The Navy began radiological warfare instruction on Treasure Island in 1946, at about the same time the U.S. military began conducting landmark nuclear weapons tests at Bikini Atoll in the South Pacific. The training went "live" in 1957 with the "commissioning" of the USS Pandemonium, a full-scale, above-the-waterline mockup of a 173-foot-long patrol craft. Built from salvage, the fake ship was plopped on the island for a singular purpose: to train sailors how to deal with radioactive contamination.
During the last several years the mock-up was in use, the exercises conducted there used short-lived radioactive isotopes with half-lives of only a few weeks. Records show that the training drills consisted of spreading radioactive material over the ship's surface and having sailors spray and scrub it down until it was decontaminated. Contaminated wastewater that didn't seep into the ground was funneled into huge above-ground tanks and stored until the water was no longer considered harmful, and then dumped into the bay through a drain pipe.
But during the Pandemonium's early years, until 1963, highly radioactive cesium-137 was routinely placed aboard the vessel in sealed containers in at least 11 locations, Navy documents show.
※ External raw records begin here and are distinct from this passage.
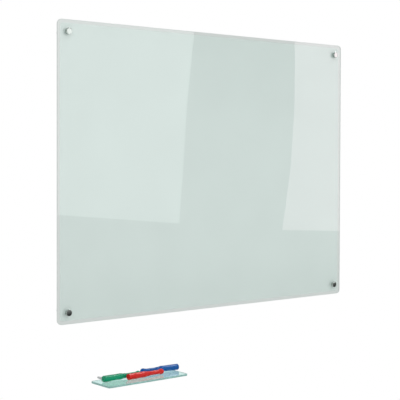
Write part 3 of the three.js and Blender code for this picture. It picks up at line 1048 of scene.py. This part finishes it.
def floor():
    """A pale floor well below the board, outside the camera's view, which takes the object's shadow."""
    bpy.ops.object.select_all(action="DESELECT")
    bpy.ops.mesh.primitive_plane_add(size=1, location=FLOOR_MIDDLE)
    ground = fresh(bpy.context.object, "floor")
    ground.scale = FLOOR_SIZE
    bpy.ops.object.transform_apply(location=True, rotation=True, scale=True)
    material, tree = new_material("pale_floor")
    matt = {"Base Color": srgb("#f4f4f2"), "Roughness": 0.9}
    surface = put(tree, "ShaderNodeBsdfPrincipled", matt)
    put(tree, "ShaderNodeOutputMaterial", {"Surface": surface.outputs[0]})
    ground.data.materials.append(material)


def sun(name, towards, strength, softness):
    """A broad distant lamp that lights the object evenly and doesn't mirror in it. It stands towards the
    direction given, and its softness is the angle that it fills, in degrees."""
    bpy.ops.object.light_add(type="SUN")
    lamp = bpy.context.object
    lamp.name = name
    lamp.rotation_euler = (-Vector(towards)).to_track_quat("-Z", "Y").to_euler()
    lamp.data.energy = strength
    lamp.data.angle = math.radians(softness)
    lamp.visible_glossy = False
    lamp.visible_transmission = False


def sky():
    """White behind the object, in its mirrors and through its glass, and a softer light from all round."""
    world = bpy.data.worlds.new("studio")
    bpy.context.scene.world = world
    world.use_nodes = True
    tree = world.node_tree
    tree.nodes.clear()
    path = put(tree, "ShaderNodeLightPath").outputs
    seen = path["Is Camera Ray"]
    for ray in ("Is Glossy Ray", "Is Transmission Ray"):
        seen = put(tree, "ShaderNodeMath", {0: seen, 1: path[ray]}, operation="MAXIMUM").outputs[0]
    white = (1, 1, 1, 1)
    even = put(tree, "ShaderNodeBackground", {"Color": white, "Strength": EVEN_LIGHT}).outputs[0]
    plain = put(tree, "ShaderNodeBackground", {"Color": white, "Strength": 1.0}).outputs[0]
    mixed = put(tree, "ShaderNodeMixShader", {0: seen, 1: even, 2: plain}).outputs[0]
    put(tree, "ShaderNodeOutputWorld", {"Surface": mixed})


studio()
floor()
sky()
sun("key", (0.25, -0.8, 0.6), strength=0.62, softness=70)
sun("fill", (-0.5, -0.8, 0.3), strength=0.3, softness=70)
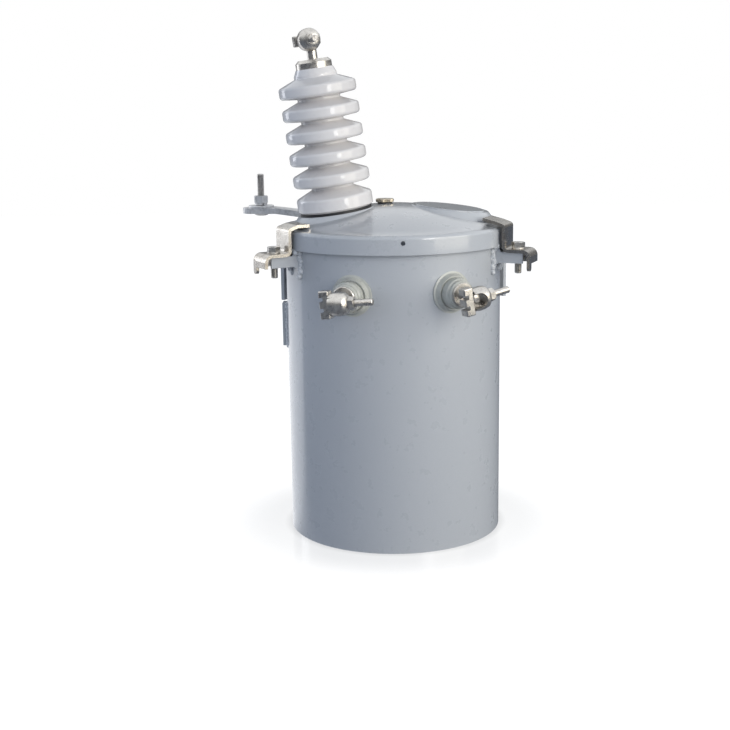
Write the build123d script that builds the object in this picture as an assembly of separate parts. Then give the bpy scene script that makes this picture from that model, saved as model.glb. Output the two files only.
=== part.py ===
from build123d import *
import os
from math import acos, atan2, cos, hypot, radians, sin, sqrt

# Pole mounted distribution transformer, single phase, small round tank.
# Millimetres, +Z up, origin on the tank axis at the tank's bottom rim.
# The low-voltage terminals face -Y and the pole hanger faces +Y.

# ---------------------------------------------------------------- tank and cover
tank_radius = 178.0          # outside of the rolled wall
tank_wall = 2.6
cover_edge_height = 482.0    # lower edge of the cover's skirt
skirt_depth = 30.0           # skirt, from its lower edge to the flat of the rim
cover_sheet = 2.5
dome_rise = 34.0
skirt_gap = 9.5              # between the tank wall and the inside of the skirt
rim_flat = 7.0               # flat ring inside the rounded edge of the cover
rim_round = 7.0
gasket_sheet = 3.0           # cover gasket, pressed
floor_recess = 8.0           # tank floor above the bottom rim
floor_sheet = 3.0
vent_hole = 7.0              # weep hole at the front of the skirt

# ---------------------------------------------------------------- lifting lugs and cover clamps
clamp_azimuths = {"left": -66.0, "right": 64.0, "back": 180.0}
lug_reach = 49.5             # from the tank wall
lug_width = 34.0
lug_plate = 4.0
lug_drop = 9.0               # lug's top, below the edge of the cover
lug_side = 17.5              # depth of the side at its outer end
lug_arch_reach = 13.0        # arch under the side plate
lug_arch_rise = 15.5
lug_foot = 1.0               # square foot of the side plate, between the wall and the arch
lug_ear = 8.0                # upstand against the tank above the lug's top
ear_thickness = 4.0
strap_width = 48.0
strap_thickness = 5.0
strap_toe_reach = 27.0       # toe on the cover, inwards from the rim
strap_toe_lifts = {"left": 0.4, "right": 5.4, "back": 0.4}   # the right toe bears on the blank boss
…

Using cables from a central position, an instructor would withdraw one or more of the cesium sources from shielded wells, enabling students with monitoring equipment to locate "radioactivity" during training exercises.
In 1970, the ship was hauled to the northeast corner of the island away from the present-day housing tract, and the area was cleared to build more houses for base personnel. "I doubt that anybody ever even knew what had been there; I don't remember anyone in our family ever mentioning it," says Brett MacLean, 38, a self-described Navy brat who spent part of his teen years on Westside Drive during the 1970s.